# Ground-Cover Classification Activity

In [1]:
%matplotlib notebook
import matplotlib.pyplot as plt
from osgeo import gdal

## Data

We're going to be looking at satellite images. Let's have a look at one.

In [78]:
satellite_2004_full = gdal.Open('../img/SPOT/2004.img').ReadAsArray() / 255
satellite_2010_full = gdal.Open('../img/SPOT/2010.img').ReadAsArray() / 255

In [125]:
scale_by = .25
import scipy.misc
def scale_image(img, size):
    return np.array([scipy.misc.imresize(chan, size) for chan in img])
satellite_2004 = scale_image(satellite_2004_full, scale_by)
satellite_2010 = scale_image(satellite_2010_full, scale_by)

In [85]:
def show_image(img, ax=None):
    if len(img.shape) == 3:
        img = np.transpose(img, (1,2,0))
    if ax is None:
        plt.imshow(img)
    else:
        ax.imshow(img)

def show_rgb(red, green, blue, ax=None):
    show_image(np.array([red, green, blue]), ax=ax)

In [87]:
fig, axes = plt.subplots()
green, red, NIR, MIR = satellite_2010
show_rgb(red=MIR, green=NIR, blue=green)
#show_rgb(red=red, green=green, blue=green)

<IPython.core.display.Javascript object>

Exercises here TODO:
1. exploring how an image is represented, as pixels
2. trying different ways of mapping the spectral channels

# Define the Problem

We're going to try to identify ground cover.

Input: a satellite image (4 channels: red, green, NIR, MIR)
Output: for each class, an image of how likely the pixel is to be in that class.

What makes a *good* output?

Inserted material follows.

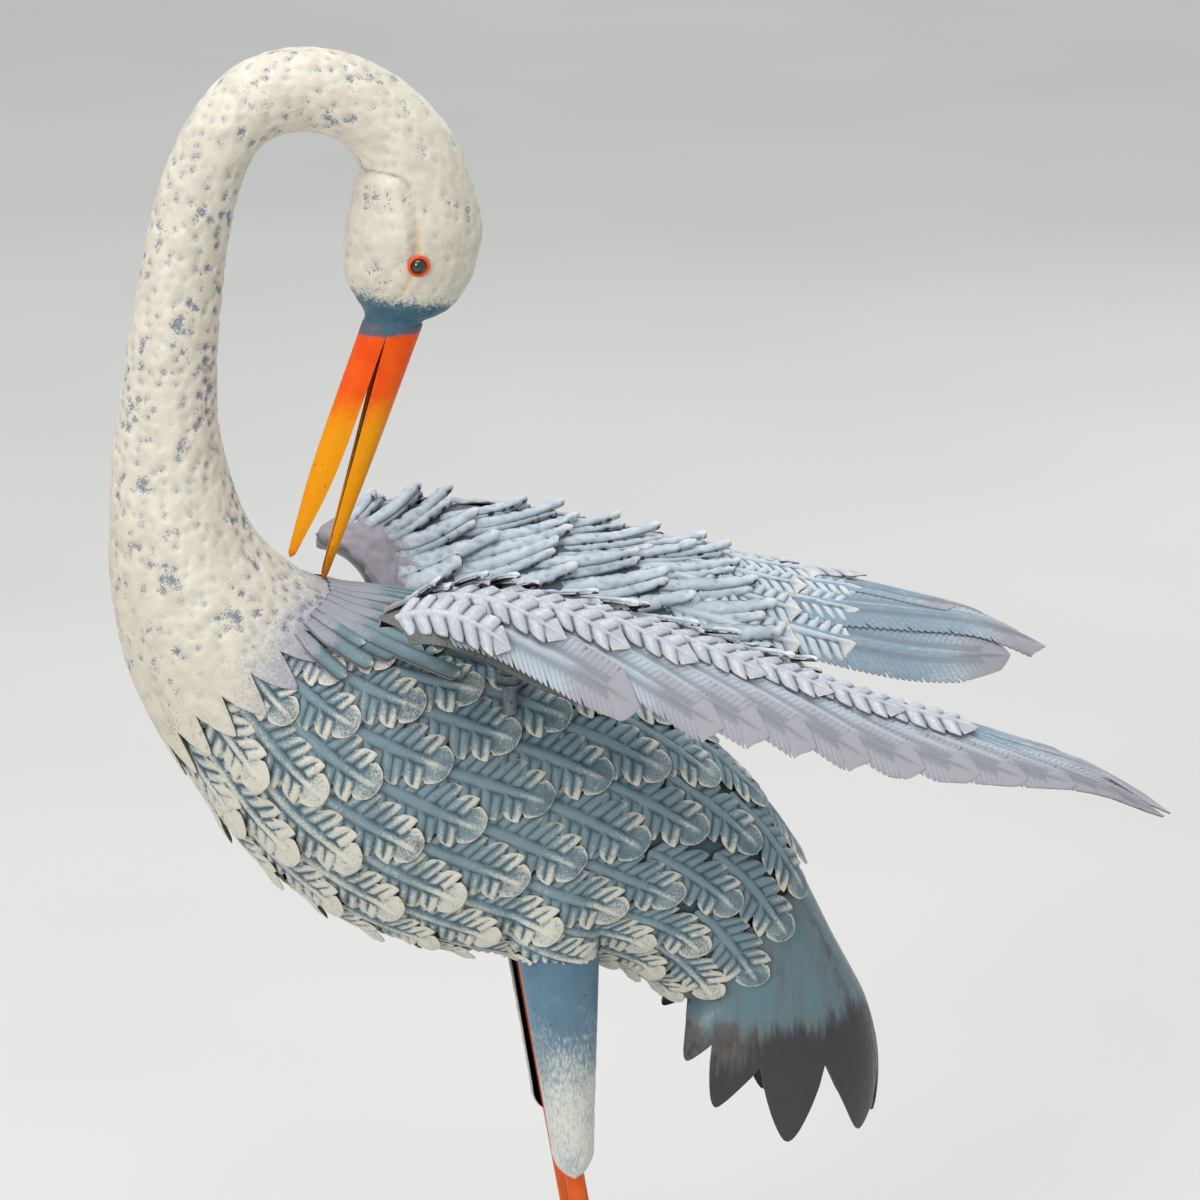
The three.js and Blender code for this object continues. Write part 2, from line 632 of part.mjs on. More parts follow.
function addWings() {
  const layers = [
    ['plate', wingPlateGeometry(), 'lilacGrey'],
    ['quills', quillsGeometry(), 'lilacGrey'],
    ['side_coverts', sideCovertsGeometry(), 'paleBlue'],
    ['rear_coverts', rearCovertsGeometry(), 'paleBlue'],
    ['shoulder', shoulderGeometry(), 'paleBlue'],
  ];
  for (let row = 0; row < FINGER_ROWS; row += 1) {
    layers.push([`fingers_${row + 1}`, fingersGeometry(row), 'paleBlue']);
  }
  layers.forEach(([name, geometry, paint]) => {
    addPiece(`wing_right_${name}`, geometry, paint);
    addPiece(`wing_left_${name}`, setBackLeft(mirrored(geometry)), paint);
  });
}

// Beak: D-shaped channel sections from the base to the tip, hollow toward the gap.
function mandibleGeometry({ outer, inner, halfBase, halfTip }) {
  const edge = (points, f) => new THREE.Vector3(
    smooth(points.map((p) => p[0]), 2 * f), 0, smooth(points.map((p) => p[1]), 2 * f));
  const rings = [];
  for (let i = 0; i <= BEAK_STEPS; i += 1) {
    const f = i / BEAK_STEPS;
    const out = edge(outer, f);
    const into = edge(inner, f);
    const half = lerp(halfBase, halfTip, f);
    const place = (depth, side) => into.clone().lerp(out, depth).add(new THREE.Vector3(0, side * half, 0));
    const groove = place(BEAK_GROOVE * (1 - f / 2), 0);
    rings.push([...BEAK_PROFILE.map(([depth, side]) => place(depth, side)), groove]);
  }
  return loftGeometry(rings);
}

// Eyes: a bead and a flat ring, square to the side of the head.
function addEyes() {
  const { bead, ring, ringInner, ringThickness, sides } = EYE;
  const angle = radians(EYE.angle);
  const onHead = (position, turn) => sectionPoint(position, turn, 0);
  const normal = surfaceNormal(onHead, EYE.section, angle, new THREE.Vector3(0, 1, 0));
  const centre = onHead(EYE.section, angle).addScaledVector(normal, TOUCH_GAP);
  const beadProfile = [[0, 0], [bead, 0], [bead * 0.9, bead * 0.45], [bead * 0.5, bead * 0.8], [0, bead * 0.9]];
  const ringProfile = [[ringInner, 0], [ring, 0], [ring * 0.93, ringThickness],
    [ringInner, ringThickness * 0.8], [ringInner, 0]];
  const pieces = [['eye', beadProfile, 'gloss'], ['eye_ring', ringProfile, 'orange']];
  const square = new THREE.Quaternion().setFromUnitVectors(new THREE.Vector3(0, 1, 0), normal);
  pieces.forEach(([name, profile, paint]) => {
    const points = profile.map(([r, h]) => new THREE.Vector2(r, h));
    const shape = mergedGeometry(new THREE.LatheGeometry(points, sides));
    shape.applyQuaternion(square).translate(centre.x, centre.y, centre.z);
    addPiece(`${name}_right`, shape, paint);
    addPiece(`${name}_left`, mirrored(shape), paint);
  });
}

function mergedGeometry(source) {
  const bare = source.clone();
  bare.deleteAttribute('normal');
  bare.deleteAttribute('uv');
  const plain = bare.index ? bare.toNonIndexed() : bare;
  const p = plain.attributes.position;
  const triangles = [];
  for (let k = 0; k < p.count; k += 3) {
    triangles.push([0, 1, 2].map((c) => new THREE.Vector3().fromBufferAttribute(p, k + c)));
  }
  return closedGeometry(triangles);
}

// Thigh: a tapering half shell, its open side toward the other leg.
function thighGeometry() {
  const { top, middle, tip, sheet, outerFace, lowerOuterFace, wrap, columns } = THIGH;
  const levels = [top, middle, tip];
  const grid = (inset) => levels.map((level) => {
    const face = lerp(outerFace, lowerOuterFace, (top.z - level.z) / (top.z - tip.z));
    return Array.from({ length: columns + 1 }, (_, j) => {
      const turn = radians(lerp(-wrap, wrap, j / columns));
      const x = level.x + (level.halfWidth - inset) * Math.sin(turn);
      const y = face - level.depth + (level.depth - inset) * Math.cos(turn);
      return new THREE.Vector3(x, y, level.z);
    });
  });
  return sheetGeometry(grid(0), grid(sheet), false);
}

// The envelope of the feathered body, which the thigh shells stop short of.
function envelopeGeometry() {
  const stations = [];
  for (let k = 0; k <= ROWS; k += 1) stations.push(LAST_ROW_TIP + k * ROW_PITCH);
  const lift = FEATHER_GAP + 2 * FEATHER_RISE + FEATHER_SHEET + FEATHER_RIDGE + TOUCH_GAP;
  return loftGeometry(stations.map((along) => ringOf(
    FEATHERS_PER_ROW * COLUMNS_PER_FEATHER, (angle) => bodyPoint(along, angle, lift))));
}

function rodGeometry() {
  const { radius, kneeRadius, footRadius, sides, top, knee, foot } = ROD;
  const at = (a, b, f) => [lerp(a[0], b[0], f), lerp(a[1], b[1], f)];
  const stops = [
    [top, radius], [at(top, knee, 0.93), radius], [at(top, knee, 0.975), kneeRadius * 0.9],
    [at(knee, foot, 0.04), kneeRadius], [at(knee, foot, 0.14), radius], [foot, footRadius],
  ];
  return loftGeometry(stops.map(([[x, z], r]) => ringOf(sides, (angle) => (
    new THREE.Vector3(x + r * Math.cos(angle), ROD.side + r * Math.sin(angle), z)))));
}

function footGeometry() {
  const { hubRadius, height, toeRadius, tipRadius, forward, side, back, spread } = FOOT;
  const floor = BASE.thickness + TOUCH_GAP;
  const levels = [floor, ROD.foot[1] - TOUCH_GAP];
  const hub = loftGeometry(levels.map((z, k) => ringOf(ROD.sides, (angle) => new THREE.Vector3(
    ROD.foot[0] + hubRadius[k] * Math.cos(angle), ROD.side + hubRadius[k] * Math.sin(angle), z))));
  const toe = (heading, length) => {
    const direction = new THREE.Vector3(Math.cos(heading), Math.sin(heading), 0);
    const sideways = new THREE.Vector3(-direction.y, direction.x, 0);
    const start = new THREE.Vector3(ROD.foot[0], ROD.side, floor);
    const rings = [...TOE_RINGS, [1, tipRadius / toeRadius, 0.25]];
    return loftGeometry(rings.map(([reach, wide, high]) => TOE_PROFILE.map(([u, v]) => (
      start.clone().addScaledVector(direction, reach * length)
        .addScaledVector(sideways, u * wide * toeRadius)
        .add(new THREE.Vector3(0, 0, v * high * height))))));
  };
  const ahead = Math.PI;
  const turn = radians(spread);
  return joined([hub, toe(ahead, forward), toe(ahead - turn, side), toe(ahead + turn, side), toe(0, back)]);
}

function addLegs() {
  const envelope = toManifold(envelopeGeometry());
  const thigh = fromManifold(toManifold(thighGeometry()).subtract(envelope));
  [['right', (g) => g], ['left', mirrored]].forEach(([side, place]) => {
    addPiece(`thigh_${side}`, place(thigh), 'blueGrey');
    addPiece(`leg_${side}`, place(rodGeometry()), 'orange');
    addPiece(`foot_${side}`, place(footGeometry()), 'orange');
  });
}

function addWingBolts() {
  const { x, y, from, nut, nutTop, top, radius, nutRadius, sides } = WING_BOLT;
  const stops = [[from, radius], [nut, radius], [nut, nutRadius], [nutTop, nutRadius], [nutTop, radius],
    [top, radius]];
  const column = loftGeometry(stops.map(([z, r]) => ringOf(sides, (angle) => (
    new THREE.Vector3(x + r * Math.cos(angle), y + r * Math.sin(angle), z)))));
  const bolt = fromManifold(toManifold(column).subtract(toManifold(envelopeGeometry())));
  addPiece('wing_bolt_right', bolt, 'steel');
  addPiece('wing_bolt_left', mirrored(bolt), 'steel');
}

function baseGeometry() {
  const { length, width, thickness, corner, segments } = BASE;
  const shape = new THREE.Shape();
  const x = length / 2;
  const y = width / 2;
  shape.moveTo(-x + corner, -y);
  shape.lineTo(x - corner, -y);
  shape.absarc(x - corner, -y + corner, corner, -Math.PI / 2, 0);
  shape.lineTo(x, y - corner);
  shape.absarc(x - corner, y - corner, corner, 0, Math.PI / 2);
  shape.lineTo(-x + corner, y);
  shape.absarc(-x + corner, y - corner, corner, Math.PI / 2, Math.PI);
  shape.lineTo(-x, -y + corner);
  shape.absarc(-x + corner, -y + corner, corner, Math.PI, Math.PI * 1.5);
  return mergedGeometry(new THREE.ExtrudeGeometry(shape, {
    depth: thickness, bevelEnabled: false, curveSegments: segments,
  }));
}

addPiece('neck_and_breast', neckGeometry(), 'cream');
addPiece('beak_upper', mandibleGeometry(UPPER_MANDIBLE), 'orange');
addPiece('beak_lower', mandibleGeometry(LOWER_MANDIBLE), 'yellow');
addEyes();
addPiece('body_shell', shellGeometry(), 'blueGrey');
for (let row = 0; row < ROWS; row += 1) {
  addPiece(`body_feathers_${ROWS - row}`, featherRowGeometry(row), 'dryBrushed');
}
addPiece('tail_fan', fanGeometry(), 'charcoal');
addWings();
addWingBolts();
addLegs();
addPiece('base_plate', baseGeometry(), 'darkBase');

export default egret;
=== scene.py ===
"""Preening egret in painted sheet steel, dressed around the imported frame.

Shapes are worked out in millimetres in the part's own frame (the bird faces -X, its left
side is -Y, the base's underside is Z = 0) and turned to metres when a mesh is made.
"""

import logging
import math
from dataclasses import astuple, dataclass, field, replace
from enum import Enum
from typing import Sequence

import bpy
import numpy as np
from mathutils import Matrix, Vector


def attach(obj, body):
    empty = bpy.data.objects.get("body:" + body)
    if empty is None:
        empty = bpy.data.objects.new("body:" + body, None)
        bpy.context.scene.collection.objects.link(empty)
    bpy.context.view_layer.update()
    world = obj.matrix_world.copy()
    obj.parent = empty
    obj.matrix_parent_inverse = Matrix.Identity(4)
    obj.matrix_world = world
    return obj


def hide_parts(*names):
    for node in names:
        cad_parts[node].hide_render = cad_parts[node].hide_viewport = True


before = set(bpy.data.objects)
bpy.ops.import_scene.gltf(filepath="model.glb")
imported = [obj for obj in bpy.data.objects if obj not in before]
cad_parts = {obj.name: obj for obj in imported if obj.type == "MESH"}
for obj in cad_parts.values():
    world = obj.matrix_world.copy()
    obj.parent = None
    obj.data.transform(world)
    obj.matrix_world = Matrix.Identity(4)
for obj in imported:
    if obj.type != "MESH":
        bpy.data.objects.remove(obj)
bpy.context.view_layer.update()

Array = np.ndarray
Colour = tuple[int, int, int]
Socket = bpy.types.NodeSocket
MM = 0.001
LOG = logging.getLogger("egret")


class Map(str, Enum):
    """Point attributes that carry the paint over a surface."""

    # Ridge: how raised a point lies; high values take a painted highlight, low ones painted shade in
    # grooves and gaps.
    RIDGE = "ridge"
    EDGE = "edge"
    REGION = "region"
    WASH = "wash"
    TONE = "tone"
    STAIN = "stain"
    # Under: marks inner faces, painted dark partly as the sheet's own inside and partly as painted shade.
    UNDER = "under"
    HAMMER = "hammer"
    # Pit: depth of a hammer dimple, darkened partly by paint gathered in it and partly as painted shade.
    PIT = "pit"


MAP_DEFAULTS = {Map.RIDGE: 0.5, Map.TONE: 0.5}


class Side(Enum):
    """Sides of the bird, as the sign of Y."""

    RIGHT = 1
    LEFT = -1

    @property
    def word(self) -> str:
        """The side's name as pieces carry it."""
        return self.name.lower()


def lerp(a: Array | float, b: Array | float, f: Array | float) -> Array | float:
    """Value a share f of the way from a to b."""
    return a + (b - a) * f


def rise(low: float, high: float, value: Array | float) -> Array:
    """Smooth step from 0 at low to 1 at high, either way round."""
    f = np.clip((np.asarray(value, float) - low) / (high - low), 0.0, 1.0)
    return f * f * (3.0 - 2.0 * f)


def bell(value: Array | float, width: float) -> Array:
    """Bell curve of height 1 round zero."""
    return np.exp(-((np.asarray(value, float) / width) ** 2))


def round_end(f: Array, start: float, floor: float) -> Array:
    """Factor that rounds a run off between the share start and its end, its square above a floor."""
    return np.sqrt(np.clip(1 - ((f - start) / (1 - start)).clip(0, 1) ** 2, floor, 1))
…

We'll use a simple measure for now: how many pixels did we get right? We'll decide that each pixel belongs to the *class with the maximum value*. And we'll count how many times we made the right decision.

In [126]:
classes_2004 = scipy.misc.imresize(gdal.Open("../img/SPOT/2004_12class.img").ReadAsArray(), scale_by)
classes_2010 = scipy.misc.imresize(gdal.Open("../img/SPOT/2010_12class.img").ReadAsArray(), scale_by)


In [50]:
# This is if we we wanted to cluster ourselves:
# import sklearn.cluster
# cluster = sklearn.cluster.MiniBatchKMeans(n_clusters=36)
# np.reshape(satellite_2010, (4, -1)).shape
# clustered_2010 = cluster.fit_predict(np.reshape(satellite_2010, (4, -1)).T).reshape(satellite_2010.shape[1:])


In [92]:
def show_img_and_classes(red, green, blue, classes):
    fig, axs = plt.subplots(1,2, sharex=True, sharey=True, figsize=(10,5))
    show_rgb(red=red, green=green, blue=blue, ax=axs[0])
    axs[1].imshow(classes)

In [128]:
true_classes = np.argmax(np.array([
        classes_2010 == 12,
        classes_2010 != 12]), axis=0)

In [109]:
stream = np.maximum(2*green + 1.1*red + .5*MIR - 200, 0)
other = np.ones_like(stream)
output = np.array([stream, other])

In [110]:
classes = np.argmax(output, axis=0)

In [114]:
# show_img_and_classes(vis, classes_2010==12)
show_img_and_classes(red=MIR, green=NIR, blue=green, classes=classes)

<IPython.core.display.Javascript object>

In [129]:
true_classes.shape

(1801, 1766)

In [130]:
correct_img = classes == true_classes
show_img_and_classes(red=MIR, green=NIR, blue=green, classes=correct_img)

<IPython.core.display.Javascript object>